Contemporary developments in public health monitoring and crisis management—particularly those that are meant to leverage big data and social-media infrastructures for participatory surveillance—have less to do with monitoring and making up populations, and more to do with monitoring and making up events. These developments are important not just for the way they configure public health problems, but also for the kinds of governance they imagine and call into being.

In this chapter, we provide a background discussion of global health security and the millennial preoccupation—in the global north—with emerging infectious disease. We also offer a preliminary consideration of emergent modes of public health monitoring and event detection. We use an analytic framework developed in French and Mykhalovskiy (2013) to present an overview of select touchstones for research into event-oriented public health monitoring and crisis management. We focus on the event as a key, active concept, and consider the forms of knowledge, diverse informants, and organizational initiatives that this discursive configuration of public health crises presupposes.
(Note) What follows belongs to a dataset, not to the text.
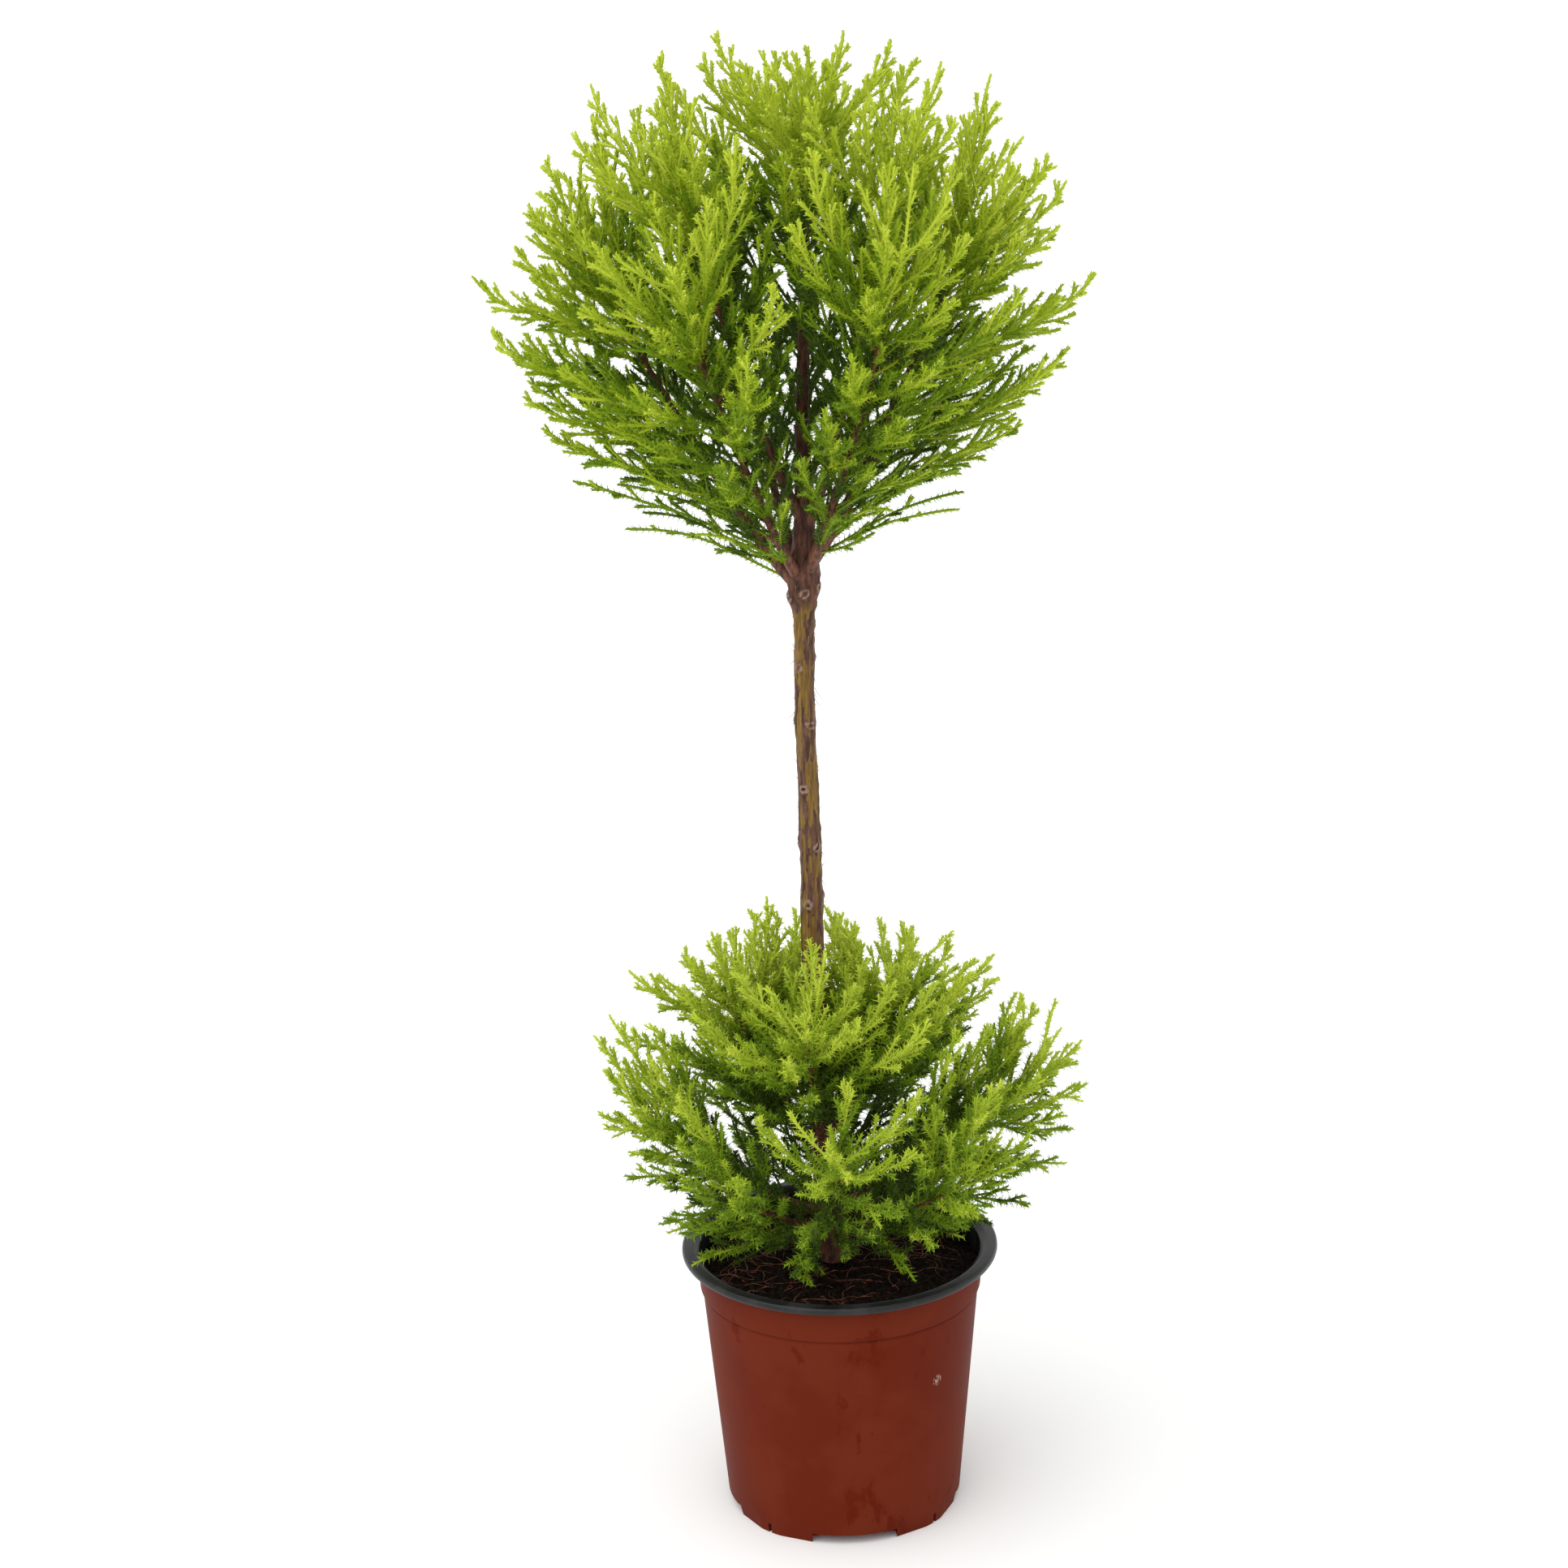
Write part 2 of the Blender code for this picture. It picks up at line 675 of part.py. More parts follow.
def keep_outer_shell(obj):
    """Drops sealed hollows and loose scraps, keeping the one shell of most volume."""
    bm = bmesh.new()
    bm.from_mesh(obj.data)
    kept = max(linked_faces(bm), key=shell_volume)
    loose = [face for face in bm.faces if face not in kept]
    bmesh.ops.delete(bm, geom=loose, context="FACES")
    bm.to_mesh(obj.data)
    bm.free()


def make_stem(mass, shape, collection):
    """The mass's own stem, which goes on from its limb's tip 0.3 mm clear."""
    end = int(STEM_SHARE * (len(mass.guide) - 1)) + 1
    points = [mass.root + mass.heading * SEAT_GAP, *mass.guide[1 : end + 1]]
    foot = mass.limb.radii[-1]
    radii = [foot * (1 - STEM_TAPER * i / end) for i in range(end + 1)]
    return from_bmesh(mass.name, limb_bmesh(points, radii, shape, collection), collection)


def make_mass(mass, masses, limbs, shape, rand, collection):
    """One mass: its stem and its shoots joined into one closed body."""
    pieces = new_collection(f"{mass.name}_pieces")
    obj = make_stem(mass, shape, collection)
    fitted = [fitted_shoot(mass, target, masses, limbs) for target in mass.targets]
    paths = [path for path in fitted if path]
    for path in paths:
        others = [other for other in paths if other is not path]
        shoot_object(path, others, mass, masses, limbs, shape, rand, pieces)
    boolean(obj, "UNION", "MANIFOLD", collection=pieces)
    for piece in list(pieces.objects):
        bpy.data.objects.remove(piece)
    bpy.data.collections.remove(pieces)
    keep_outer_shell(obj)
    rise = (mass.guide[-1].z - BALL_MIDDLE.z) / (CROWN_MIDDLE.z - BALL_MIDDLE.z)
    share = min(1.0, max(0.0, rise))
    finish(obj, Vector(LEAF_GREEN).lerp(Vector(LIME), share), 0.75)


def spread_targets(masses, middle, reach, count, rand):
    """Points spread evenly over the reach, each given to the mass whose spine is nearest."""
    for i in range(count):
        rise = 1 - 2 * (i + 0.5) / count
        level = math.sqrt(1 - rise * rise)
        turn = i * GOLDEN_TURN
        direction = Vector((level * math.cos(turn), level * math.sin(turn), rise))
        spread = INNER_SPREAD if i % INNER_EVERY == 0 else REACH_SPREAD
        target = middle + direction * reach_at(direction, reach) * rand.uniform(*spread)
        nearest = min(masses, key=lambda mass: mass.distance(target))
        nearest.targets.append(target)


def make_tier(word, rows, middle, reach, trunk, shapes, collection):
    """The boughs of the crown or the ball, with the mass that each is to carry."""
    masses = []
    for i, row in enumerate(rows):
        limb = bough_limb(trunk, row)
        make_bough(f"{word}_bough_{i + 1}", limb, trunk, shapes, collection)
        masses.append(Mass(f"{word}_mass_{i + 1}", limb, middle, reach))
    return masses


def main():
    clear_scene()
    parts = new_collection("potted_lemon_cypress")
    sections = new_collection("sections")
    cutters = new_collection("cutters")
    shapes = {sides: section(sides, sections) for sides in (TRUNK_SIDES, BOUGH_SIDES, SHOOT_SIDES)}
    trunk = make_trunk(parts, shapes[TRUNK_SIDES])
    crown = make_tier("crown", CROWN_BOUGHS, CROWN_MIDDLE, CROWN_REACH, trunk, shapes, parts)
    ball = make_tier("ball", BALL_BOUGHS, BALL_MIDDLE, BALL_REACH, trunk, shapes, parts)
    limbs = [trunk] + [mass.limb for mass in crown + ball]
    crown.append(Mass("crown_top_mass", trunk, CROWN_MIDDLE, CROWN_REACH))
    rand = random.Random(SEED)
    spread_targets(crown, CROWN_MIDDLE, CROWN_REACH, CROWN_SHOOTS, rand)
    spread_targets(ball, BALL_MIDDLE, BALL_REACH, BALL_SHOOTS, rand)
    for mass in crown + ball:
        make_mass(mass, crown + ball, limbs, shapes[SHOOT_SIDES], rand, parts)
    make_soil(parts)
    make_pot(parts, cutters)


main()
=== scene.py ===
"""Potted lemon cypress: a two-ball standard of soft lime foliage in a two-tone nursery pot.

Metres, +Z up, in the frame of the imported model. The pot, the compost, the bark and each
mass of foliage are made here in full detail, and stand for the frame's own solids.
"""

import math
import random
from bisect import bisect_right
from collections import namedtuple

import bmesh
import bpy
import numpy as np
from mathutils import Matrix, Quaternion, Vector, noise


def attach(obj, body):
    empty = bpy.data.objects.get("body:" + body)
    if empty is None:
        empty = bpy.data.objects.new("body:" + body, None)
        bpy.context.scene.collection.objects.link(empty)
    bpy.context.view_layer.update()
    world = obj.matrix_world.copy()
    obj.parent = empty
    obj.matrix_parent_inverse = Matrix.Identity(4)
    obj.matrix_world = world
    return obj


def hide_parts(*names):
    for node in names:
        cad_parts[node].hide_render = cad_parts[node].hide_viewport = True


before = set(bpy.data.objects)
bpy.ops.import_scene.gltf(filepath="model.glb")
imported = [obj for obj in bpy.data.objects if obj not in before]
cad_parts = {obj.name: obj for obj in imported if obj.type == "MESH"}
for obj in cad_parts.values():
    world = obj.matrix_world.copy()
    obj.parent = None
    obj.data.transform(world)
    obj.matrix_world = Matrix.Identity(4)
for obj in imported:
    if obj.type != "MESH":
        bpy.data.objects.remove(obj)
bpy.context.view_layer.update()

# Camera: how the photograph looks down on the pot's rim
RIM_RADIUS = 0.095
POT_HEIGHT = 0.167
CAMERA_RANGE = 2.4
CAMERA_RISE = math.radians(24.89)
CAMERA_TILT = math.radians(18.29)
CAMERA_PAN = math.radians(-0.705)
CAMERA_ROLL = math.radians(-1.39)
CAMERA_LENS = 90.78

# Studio
FLOOR_SIZE = 40.0
FLOOR_COLOUR = (0.93, 0.93, 0.92)
SKY_COLOUR = (1.0, 1.0, 1.0)
SKY_STRENGTH = 0.90
CANOPY_FROM = Vector((-0.30, -0.42, 0.86))
CANOPY_STRENGTH = 1.65
CANOPY_SPREAD = math.radians(75)

# Pot
SHEET = 0.0012
FLANGE_WIDTH = 0.0065
CURL_DROP = 0.0045
CURL_RADIUS = 0.0010
COLLAR_TOP_RADIUS = 0.0862
COLLAR_LOW_RADIUS = 0.0846
GROOVE_HEIGHT = 0.1394
GROOVE_DEPTH = 0.0006
BODY_TOP_RADIUS = 0.0830
BASE_RADIUS = 0.0704
FOOT_HEIGHT = 0.0062
FOOT_INNER_RADIUS = 0.0590
PAD_RADIUS = 0.0300
STEP_DRAFT = 0.0015
LIP_DROP = 0.0030
LINING = 0.0005
QUARTERS = 4
GAP_TURN = math.radians(5)
GAP_LOW_WIDTH = 0.0370
GAP_HIGH_WIDTH = 0.0230
NOTCH_WIDTH = 0.0024
CUT_LENGTH = 0.0240
FACET_HEIGHT = 0.0155
FACET_DEPTH = 0.0016
FACET_SLAB = Vector((0.0200, 0.0600, 0.0600))
FACET_TURN = math.radians(28)
DRAIN_RADIUS = 0.0040
DRAIN_RING = 0.0450
DRAIN_SIDES = 16
TURNED_STEPS = 144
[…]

We conclude with a discussion of the wider implications of the rise of event detection in public health monitoring, and suggest that big data-enabled modes of participatory public health event detection are a key site for future surveillance studies scholarship.


Citation

French, Martin, and Baki Cakici. 2017. “Triggering Action: Participatory Surveillance and Event Detection in Public Emergency Management.” In Big Data, Surveillance and Crisis Management, edited by Kees Boersma and Chiara Fonio, 98–117. New York, NY, USA: Routledge.